-- START Data shown --

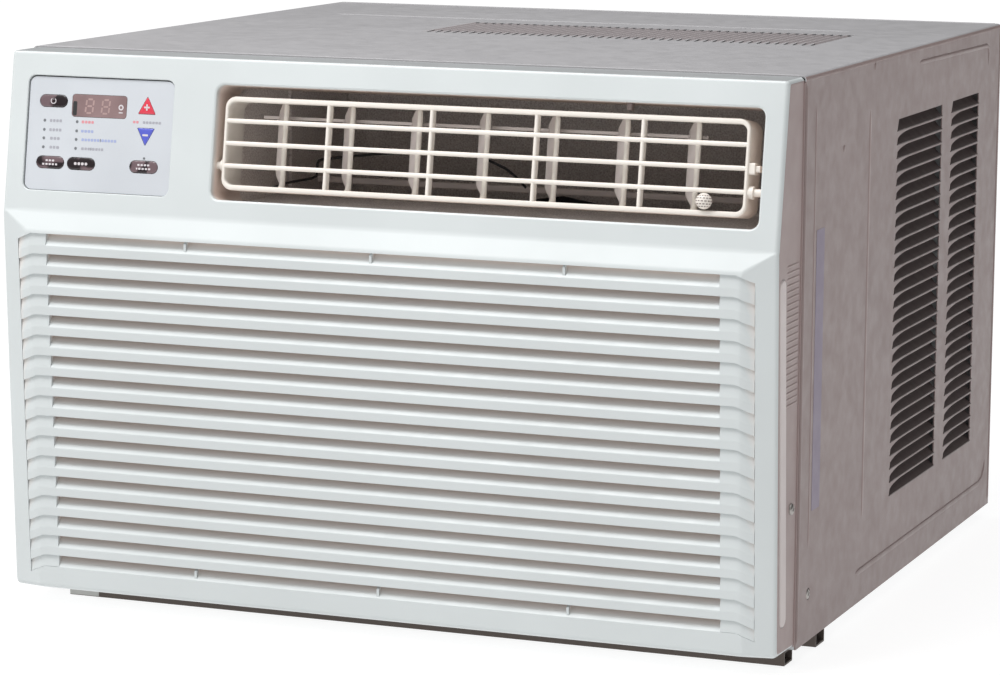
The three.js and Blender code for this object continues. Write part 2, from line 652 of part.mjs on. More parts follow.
function drainPan() {
  const p = DRAIN_PAN;
  const inner = p.half - p.wall;
  return block(-p.half, p.half, p.front, p.back, p.bottom, p.top)
    .subtract(block(-inner, inner, p.front + p.wall, p.back - p.wall, p.bottom + p.wall, p.top + 1));
}

function heaterElement() {
  const h = HEATER;
  const b = h.border;
  const frame = block(h.left, h.right, h.front, h.back, h.bottom, h.top)
    .subtract(block(h.left + b, h.right - b, h.front - 1, h.back + 1, h.bottom + b, h.top - b));
  const middle = (h.front + h.back) / 2;
  const parts = [frame];
  for (let i = 1; i <= h.rods; i += 1) {
    const z = h.bottom + (i * (h.top - h.bottom)) / (h.rods + 1);
    parts.push(rod('x', [middle, z], h.left + b / 2, h.right - b / 2, 3.5, 6));
  }
  return union(parts);
}

function coil(c, left, right) {
  return block(left, right, c.front, c.back, c.bottom, c.top);
}

piece('discharge_duct', dischargeDuct(), FOAM);
piece('blower_scroll', blowerScroll(), FOAM);
piece('blower_wheel', blowerWheel(), BLACK);
piece('evaporator_coil', coil(EVAPORATOR, -EVAPORATOR.half, EVAPORATOR.half), FIN);
piece('evaporator_drain_pan', drainPan(), FOAM);
piece('heater_element', heaterElement(), STEEL);

// ---- Street-side machinery ------------------------------------------------------------------
const BULKHEAD = { half: 326, front: 222, back: 224, top: 454.5 };
const MOTOR = { front: 268, back: 346, radius: 58, boss: 22, bossReach: 12 };
const MOTOR_MOUNT = { half: 60, front: 280, back: 334, wall: 6, saddle: SHAFT.z - 20, archTop: 150 };
const FAN = { middle: 484, hub: 36, hubHalf: 22, radius: 168, chord: 90, pitch: 28, blades: 5, rim: 5 };
const SHROUD = { left: -280, right: 308, plate: 530, back: 532, front: 508, hole: 183, wall: 3, top: 452 };
const CONDENSER = { left: -280, right: 305, front: 552, back: 598, bottom: 34, top: 444 };
const COMPRESSOR = { x: -195, y: 345, radius: 71, bottom: 40, top: 313 };
const ACCUMULATOR = { x: -88, y: 400, radius: 25, bottom: 60, top: 210 };
const COMPRESSOR_PLATE = { halfWidth: 90, halfDepth: 80, bottom: 36, top: 39.7, foot: 11 };
const TUBE = { x: -304, suctionHole: 9, liquidHole: 7, suctionZ: 340, liquidZ: 40 };

function bulkhead() {
  const b = BULKHEAD;
  const [from, to] = [b.front - 2, b.back + 2];
  return block(-b.half, b.half, b.front, b.back, FLOOR + GAP, b.top)
    .subtract(rod('y', SHAFT_AT, from, to, SHAFT.radius + 8))
    .subtract(rod('y', [TUBE.x, TUBE.suctionZ], from, to, TUBE.suctionHole, 8))
    .subtract(rod('y', [TUBE.x, TUBE.liquidZ], from, to, TUBE.liquidHole, 8));
}

function fanMotor() {
  const m = MOTOR;
  return rod('y', SHAFT_AT, m.front, m.back, m.radius, DRUM)
    .add(rod('y', SHAFT_AT, m.front - m.bossReach, m.back + m.bossReach, m.boss))
    .subtract(rod('y', SHAFT_AT, m.front - 20, m.back + 20, SHAFT.radius + 0.5));
}

function motorMount() {
  const m = MOTOR_MOUNT;
  const [left, right] = [SHAFT.x - m.half, SHAFT.x + m.half];
  return block(left, right, m.front, m.back, FLOOR + GAP, m.saddle)
    .subtract(block(left + m.wall, right - m.wall, m.front - 1, m.back + 1, FLOOR + 16, m.archTop))
    .subtract(rod('y', SHAFT_AT, m.front - 1, m.back + 1, MOTOR.radius + 2 * GAP, DRUM));
}

function condenserFan() {
  const f = FAN;
  const [front, back] = [f.middle + 8, f.middle + 20];
  const flat = block(f.hub - 11, f.radius + 1, -1.2, 1.2, -f.chord / 2, f.chord / 2);
  const parts = [rod('y', SHAFT_AT, f.middle - f.hubHalf, f.middle + f.hubHalf, f.hub)];
  for (let i = 0; i < f.blades; i += 1) {
    const blade = flat.rotate([f.pitch, 0, 0]);
    parts.push(blade.rotate([0, (i * 360) / f.blades, 0]).translate([SHAFT.x, f.middle, SHAFT.z]));
  }
  parts.push(rod('y', SHAFT_AT, front, back, f.radius + f.rim, DRUM)
    .subtract(rod('y', SHAFT_AT, front - 1, back + 1, f.radius, DRUM)));
  return union(parts).subtract(rod('y', SHAFT_AT, f.middle - 30, f.middle + 30, SHAFT.radius + GAP));
}

function fanShroud() {
  const s = SHROUD;
  return block(s.left, s.right, s.plate, s.back, FLOOR + GAP, s.top)
    .add(rod('y', SHAFT_AT, s.front, s.back - 1, s.hole + s.wall, DRUM))
    .subtract(rod('y', SHAFT_AT, s.front - 1, s.back + 1, s.hole, DRUM));
}

function compressor() {
  const { x, y, radius, bottom, top } = COMPRESSOR;
  return turned([
    [0, bottom], [radius - 13, bottom], [radius - 1, bottom + 10], [radius, bottom + 125],
    [radius, top - 63], [radius - 7, top - 28], [radius - 26, top - 9], [20, top - 1], [0, top],
  ], x, y, 16);
}

function accumulator() {
  const { x, y, radius, bottom, top } = ACCUMULATOR;
  return turned([
    [0, bottom], [radius - 7, bottom + 2], [radius, bottom + 15],
    [radius, top - 15], [radius - 7, top - 2], [0, top],
  ], x, y, ROUND);
}

function compressorBase() {
  const { x, y } = COMPRESSOR;
  const b = COMPRESSOR_PLATE;
  const plate = block(x - b.halfWidth, x + b.halfWidth, y - b.halfDepth, y + b.halfDepth, b.bottom, b.top);
  const [side, end] = [b.halfWidth - 15, b.halfDepth - 15];
  const feet = [[x - side, y - end], [x + side, y - end], [x, y + end]];
  return union([plate, ...feet.map((at) => rod('z', at, FLOOR + GAP, b.bottom + 1, b.foot, 8))]);
}

piece('bulkhead', bulkhead(), STEEL);
piece('fan_motor', fanMotor(), BLACK);
piece('motor_mount', motorMount(), STEEL);
piece('motor_shaft', rod('y', SHAFT_AT, SHAFT.front, SHAFT.back, SHAFT.radius), STEEL);
piece('condenser_fan', condenserFan(), BLACK);
piece('fan_shroud', fanShroud(), STEEL);
piece('condenser_coil', coil(CONDENSER, CONDENSER.left, CONDENSER.right), FIN);
piece('compressor', compressor(), BLACK);
piece('compressor_base', compressorBase(), RUBBER);
piece('accumulator', accumulator(), BLACK);

// ---- Refrigerant tubes ------------------------------------------------------------------------
const { x: shellX, y: shellY, top: shellTop } = COMPRESSOR;
const { x: potX, y: potY, top: potTop } = ACCUMULATOR;

piece('discharge_tube', tube([
  [shellX, shellY, shellTop + 0.5], [shellX, shellY, 372], [-240, 400, 398],
  [-297, 470, 400], [-297, 545, 400], [-290, 575, 400],
], 5), COPPER);
piece('suction_tube', tube([
  [potX, potY, potTop + 0.5], [potX, potY, 300], [-110, 330, 352], [-240, 262, 356],
  [TUBE.x, 240, TUBE.suctionZ + 1], [TUBE.x, 205, TUBE.suctionZ], [TUBE.x, 110, 334], [-296, 50, 300],
], 6), COPPER);
piece('liquid_tube', tube([
  [-288, 575, 70], [-300, 545, 62], [-306, 450, 44], [TUBE.x, 240, TUBE.liquidZ],
  [TUBE.x, 205, TUBE.liquidZ], [-302, 110, 44], [-296, 50, 60],
], 3.5), COPPER);

export default unit;
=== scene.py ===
"""Looks of the window air conditioner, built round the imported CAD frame."""

import math

import bmesh
import bpy
from mathutils import Matrix, Vector


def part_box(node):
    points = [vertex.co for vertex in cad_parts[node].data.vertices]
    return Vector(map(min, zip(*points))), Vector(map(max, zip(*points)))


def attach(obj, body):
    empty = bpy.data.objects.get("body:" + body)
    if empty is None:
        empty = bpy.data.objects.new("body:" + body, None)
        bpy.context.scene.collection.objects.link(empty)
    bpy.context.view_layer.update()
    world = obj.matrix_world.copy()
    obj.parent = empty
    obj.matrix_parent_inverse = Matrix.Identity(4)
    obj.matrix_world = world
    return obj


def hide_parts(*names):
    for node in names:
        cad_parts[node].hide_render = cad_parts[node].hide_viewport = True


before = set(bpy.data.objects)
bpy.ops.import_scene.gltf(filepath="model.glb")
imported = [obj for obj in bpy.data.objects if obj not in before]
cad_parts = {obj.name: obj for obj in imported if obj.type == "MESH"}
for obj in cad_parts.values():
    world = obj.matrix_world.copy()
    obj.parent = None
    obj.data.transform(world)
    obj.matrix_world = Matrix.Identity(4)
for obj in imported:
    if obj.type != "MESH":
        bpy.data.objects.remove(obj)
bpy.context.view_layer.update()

# ---- Frames ---------------------------------------------------------------------------
# Shapes are drawn in millimetres in one of three frames. In CABINET, y = 0 is the cabinet's
# front edge and z = 0 the sill. In UPPER and LOWER, the two tilted faces of the front panel,
# y is the depth behind the face and z the distance up it.
MM = 0.001
top_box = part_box("cabinet_top")
panel_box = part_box("front_panel")
HALF = top_box[1].x / MM
TOP = top_box[1].z / MM
DEPTH = (top_box[1].y - top_box[0].y) / MM
CABINET = Matrix.Translation((0, top_box[0].y, 0)) @ Matrix.Scale(MM, 4)

PANEL_HALF = panel_box[1].x / MM
PANEL_TOP = panel_box[1].z / MM
PANEL_BOTTOM = panel_box[0].z / MM
BULGE = ((panel_box[0].y - top_box[0].y) / MM, TOP - 144)
LIP = (BULGE[0] + 29, PANEL_TOP)
CREASE = (BULGE[0] + 9.5, TOP - 125)
TOE = (BULGE[0] + 17, PANEL_BOTTOM + 1)


def face_frame(bottom, top):
    tilt = math.atan2(top[0] - bottom[0], top[1] - bottom[1])
    return CABINET @ Matrix.Translation((0, *bottom)) @ Matrix.Rotation(-tilt, 4, "X")


UPPER = face_frame(CREASE, LIP)
LOWER = face_frame(TOE, BULGE)


# ---- Mesh tools -----------------------------------------------------------------------
# A shape is a pair: a list of points and a list of faces. Rings are lists of points.
def join(*shapes):
    points, faces = [], []
    for shape_points, shape_faces in shapes:
        start = len(points)
        points += shape_points
        faces += [tuple(i + start for i in face) for face in shape_faces]
    return points, faces


def moved(shape, matrix):
    points, faces = shape
    return [tuple(matrix @ Vector(p)) for p in points], faces


def mirrored(shape):
    points, faces = shape
    return [(-x, y, z) for x, y, z in points], [face[::-1] for face in faces]


def loft(rings, closed=False):
    """Skin through rings of equal length: capped at its two ends, or closed on itself."""
    size = len(rings[0])
    points = [tuple(p) for ring in rings for p in ring]
    count = len(rings)
    faces = []
    for k in range(count if closed else count - 1):
        a, b = k * size, ((k + 1) % count) * size
        for i in range(size):
            j = (i + 1) % size
            faces.append((a + i, a + j, b + j, b + i))
    if not closed:
        faces.append(tuple(range(size))[::-1])
        faces.append(tuple(range((count - 1) * size, count * size)))
    return points, faces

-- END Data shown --

## Required task
Your output shall consist solely of the lines from the line with "---- Refrigerant tubes" to the line with "cad_parts[node].hide_render = cad_parts[node].hide_viewport", reproduced exactly, both ends included.

## Task answer
// ---- Refrigerant tubes ------------------------------------------------------------------------
const { x: shellX, y: shellY, top: shellTop } = COMPRESSOR;
const { x: potX, y: potY, top: potTop } = ACCUMULATOR;

piece('discharge_tube', tube([
  [shellX, shellY, shellTop + 0.5], [shellX, shellY, 372], [-240, 400, 398],
  [-297, 470, 400], [-297, 545, 400], [-290, 575, 400],
], 5), COPPER);
piece('suction_tube', tube([
  [potX, potY, potTop + 0.5], [potX, potY, 300], [-110, 330, 352], [-240, 262, 356],
  [TUBE.x, 240, TUBE.suctionZ + 1], [TUBE.x, 205, TUBE.suctionZ], [TUBE.x, 110, 334], [-296, 50, 300],
], 6), COPPER);
piece('liquid_tube', tube([
  [-288, 575, 70], [-300, 545, 62], [-306, 450, 44], [TUBE.x, 240, TUBE.liquidZ],
  [TUBE.x, 205, TUBE.liquidZ], [-302, 110, 44], [-296, 50, 60],
], 3.5), COPPER);

export default unit;
=== scene.py ===
"""Looks of the window air conditioner, built round the imported CAD frame."""

import math

import bmesh
import bpy
from mathutils import Matrix, Vector


def part_box(node):
    points = [vertex.co for vertex in cad_parts[node].data.vertices]
    return Vector(map(min, zip(*points))), Vector(map(max, zip(*points)))


def attach(obj, body):
    empty = bpy.data.objects.get("body:" + body)
    if empty is None:
        empty = bpy.data.objects.new("body:" + body, None)
        bpy.context.scene.collection.objects.link(empty)
    bpy.context.view_layer.update()
    world = obj.matrix_world.copy()
    obj.parent = empty
    obj.matrix_parent_inverse = Matrix.Identity(4)
    obj.matrix_world = world
    return obj


def hide_parts(*names):
    for node in names:
        cad_parts[node].hide_render = cad_parts[node].hide_viewport = True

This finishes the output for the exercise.